The world will be watching us. We can choose to throw up all over ourselves or we can put an emphatic stamp on our arrival as a member once again of hockey’s elite cities. Let’s show we belong and act like it. Not like petulant children or the hoods that rioted in Vancouver. We’re better than that. We got what we wanted. Why not dump the anger and put our best foot forward?
“It’s not something we’ve obsessed over. It’s come up. We sure hope that what happened in Van at Game 7 doesn’t happen here. I think that would be really embarrassing,” Jets owner Mark Chipman said Wednesday, when asked how he would like fans to respond to Bettman’s presence in Winnipeg on Sunday.
Chipman has invited Bettman into his house and we can make the guest welcome or spurn him. Chipman, the man most responsible for the return of the Jets to our city, will be sitting with Bettman and would directly feel any jeers directed at the commissioner.
Do we want his lasting memory of this day to be the hot sting of embarrassment as a result of our treatment of his visitor? Can you imagine the Jumbotron panning to Bettman and Chipman, followed by the sound of boos in the rink? I would think not. Rather, we should give Chipman something to be proud of in his moments of reflection on this day.
“I would hope it would be a very warm applause,” said Chipman. “I don’t expect people to jump out of their seats, but I would expect it would be a warm response.
“I’ve said this I don’t know how many times or ways, that (Bettman) kind of put his chips on us several years ago and gave us the room, probably ahead of others, to do this,” he added. “He took us at face value early on so I think he absolutely played a role in the team coming back to Winnipeg. I don’t know his private conversations but he certainly was an advocate for it.”
Some folks blame Bettman for the Jets leaving in the first place.

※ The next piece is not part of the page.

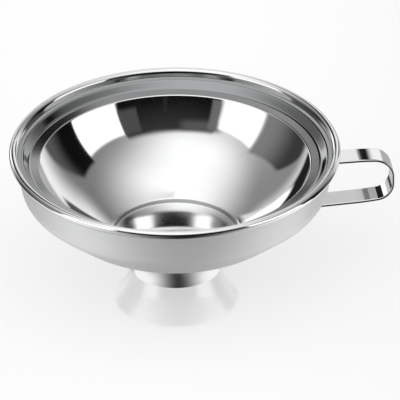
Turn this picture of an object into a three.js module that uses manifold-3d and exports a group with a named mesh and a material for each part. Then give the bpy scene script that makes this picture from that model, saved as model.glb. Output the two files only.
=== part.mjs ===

Despite not being responsible for the Winnipeg Arena growing obsolete and local ownership wanting to sell the team and no one willing to buy and keep the club here, Bettman is accused of stealing our team and being anti-Canadian.
“And it just became a self-perpetuating feeling, easy to pile on, easy to do. I’ve never, ever got that feeling from him. The first words he ever uttered to me about a team coming back to Winnipeg was that he’d like to right a wrong,” said Chipman. “I don’t know why he chose those words, but he did.”
Of all the conjecture on this subject, there is one certainty: Gary Bettman could have kept a franchise out of Winnipeg until his stay in office ended, but he chose to bring the NHL back to Winnipeg.
That deserves thanks, so let’s let him hear it.